The office will have two application servers and one database server (2 physical machines + vmware)
Question by:darkbluegr
    LVL 42

    Assisted Solution

    If you're doing vmware then it makes a lot more sense.  A SAN is a redundant piece of equipment that allow one of the servers to fail and have your virtual machines up and running due to shared storage.  Depending on SAN you can perform snapshots, provide better redundnacy, and reduce the number of physical servers.
    LVL 7

    Assisted Solution

    paulsolov pretty much covered it consisely.  

    In your underlying question of "Is this a reasonable expense?"  I'll answer with a "depends" on the uses for the servers.  If you are wanting 24x7 uptime, just the ability to keep going if one server fails, provide storage greater than what fits inside of a standard server box, or to have manageable backups/disaster recovery those things tend to lead someone to consider a SAN over local disks.
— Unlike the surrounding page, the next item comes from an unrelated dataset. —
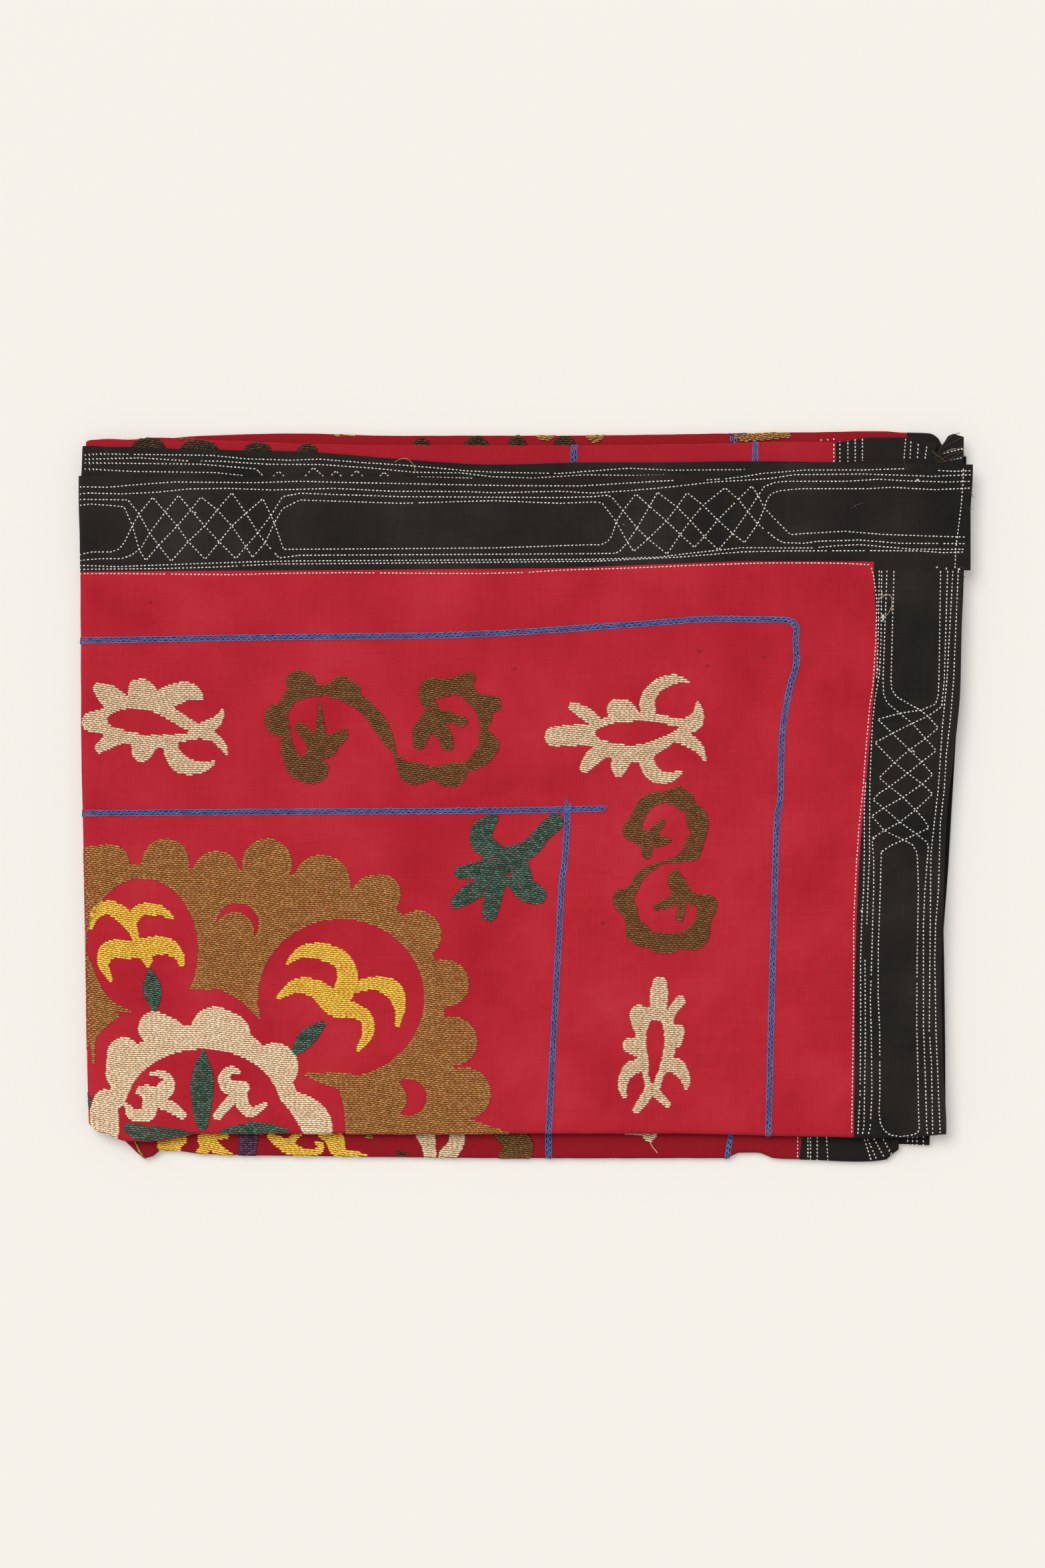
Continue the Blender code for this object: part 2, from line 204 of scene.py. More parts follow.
# Soft ripples: wavelength along p and q in metres, turn, height in metres.
RIPPLES = [
    (0.061, 0.190, 0.4, 0.00010),
    (0.170, 0.052, 1.9, 0.00010),
    (0.033, 0.047, 0.7, 0.00006),
    (0.021, 0.090, 2.6, 0.00004),
    (0.015, 0.013, 1.1, 0.00003),
]

# How deep and wide a machine stitched line draws the cloth in.
CHANNEL_DEPTH = 0.00034
CHANNEL_REACH = 0.0013
CHANNEL_CELL = 0.001
CHANNEL_CELLS = 5
DEEPEST_SHARE = 0.35
CHANNEL_FROM = np.array([-1.26, -2.30])
CHANNEL_TO = np.array([0.46, 0.36])

# Chain stitch, in pixels: how far apart rows lie, how long a stitch is and how much it overlaps.
ROW_STEP = 3.15
STITCH_STEP = 7.4
STITCH_LAP = 1.7
SAMPLE_STEP = 0.5
SHORTEST_RUN = 2.6
RAGGED = 0.6
SHORTEST_STITCH = 3.0
STITCH_HALF_WIDTH = 0.00098
STITCH_HEIGHT = 0.00062
# The thin dark ridge under each row paints the shade in the slits between its stitches.
SHADE_UNDERLAY_HEIGHT = 0.00024
SHADE_UNDERLAY_WIDTH = 0.00117
SHADE_UNDERLAY_SINK = 0.0001
SHADE_UNDERLAY_TONE = 0.08
STITCH_CLEAR = 0.00005
STITCH_TURN = 0.045
STITCH_BRIGHTNESS = (0.62, 1.0)
FIBRE_CONTRAST = 0.40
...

    When you say SAN kit? Are they just the SAN disk unit or is it Fibre Channel with extra Fibre Channel cards in the servers too that add to the cost?  If it is ethernet based using iSCSI or NFS then you are using the most cost efficient version of a SAN for a small business.

    In my experience, a SAN did not provide substantial performance over local disk for any single single server only enhanced functionality. (I have purchased and used SANs from Fibre Channel $400,000 down to NAS/NFS based $2,000)
    LVL 55

    Expert Comment

    Can you qualify this bit please - "The office will have two application servers and one database server (2 physical machines + vmware)"

    Does that mean two physical machines running Windows or Linux natively plus a 3rd server running VMware with some guests on it?

    If so the main benefit of a SAN isn't in use - you're not clustering so you don't need shared storage. The minor benefits such as snapshots, remote mirroring, dual controllers probably isn't worth it. You won't get any speed benefit from having a SAN rather than direct attached local disks, in fact it's almost always slower when both have the same number/type of disks as the SAN just adds an extra protocol and bit of wire to hop through.
    LVL 46

    Assisted Solution

    Step back.  A SAN is basically a way to "network" storage to communicate with computer systems and other storage devices.  In as of itself, there is no benefit to doing this except perhaps to a salesperson.  

    What problem are you trying to solve?   I.e, 24x7 data to multiple hosts?  24x7 data to one host, but a really fast way to fail-over in event the host dies or crashes?  How can ANYBODY tell you if this is a good thing w/o knowing what problems you have.

    I suggest that you do some reading, because there is no simple answer.  Example.  Lets say you have 2 systems each with a RAID10.  If the systems are operating independently of each other, and nothing is shared, then the benefit of NOT doing the SAN is $20,000 in your pocket.    Conversely, if both systems are doing a distributed database, and your database software knows how to load balance both hosts, and you have software in place so that both systems can access/modify the shared data w/o walking on top of it, then maybe this is worth the added expense of purchasing what you need to get a distributed database (and modifying your apps to do this).

    There are tons of articles online that describe benefits of a SAN, choose a few, because this is really a complicated issue.  My biggest beef with most of them is that they tend to skip over what somebody must do to redesign their apps, networking, backup software, and infrastructure to take advantage of it all.  Specifically, one just does not "share" a physical or logical disk drive if EITHER host has write access w/o adding a lot of software or even throwing things out and starting over.

    That is because if host A makes a change, and host "B" doesn't get told by host A that a change was made, then if host "B" has some data in cache then it will be using old data.

    So just adding a SAN w/o having a full understanding of how this fundamentally changes how your hosts work with data could very well cause you to spend a lot of money you didn't think you would have to spend in the first place.

    Don't ask about adding a SAN from hardware perspective .. ask if a SAN is a valid means to an end to solve some networking or availability problem.

    Author Comment

    andyalder, apologize for the big delay in responding. meant that all servers will be virtual, hosted on two vmware hosts.

    The vmware images would be saved in the SAN.

    The only requirement from our vendor is to have 15k rpm drives in the SAN for performance reasons, and the main objective is redundancy
    LVL 55

    Accepted Solution

    In other words you want a cluster,  so you need shared storage. You can get an entry level SAN for $20K easily, I'd probably go for SAS attached shared storage since I don't like iSCSI that much - HP P2000 MSA or Dell MD3200 or several others available, you're talking something of the order of $8000 for the box plus HBAs (without any disks in it). Whether you can call it a SAN is debatable but it has all the benefits except limited scalability - 4 host servers generally.

    15K disks for performance isn't quite valid, 20 * 10K disks will be faster than 4 * 15K ones; ask the software vendor how many IOPS they expect, throughput requirement and size of data.

    Author Comment

    thank you very much, all of the feedback in this thread has helped enormously.

    Would a fiber channel interface be a big improvement in the HP P2000?

    I understand that FC will have bigger bandwidth but does it justify the price jump?
    LVL 55

    Assisted Solution

    FC actually has less bandwidth, 6Gb but 4 lanes so effectively 24Gb, not that it matters since 1500MB/s is the most you can get out of one (ignoring cache) and that's fully populated. FC's advantage is that it's more scalable, you can have thousands of hosts in a FC SAN.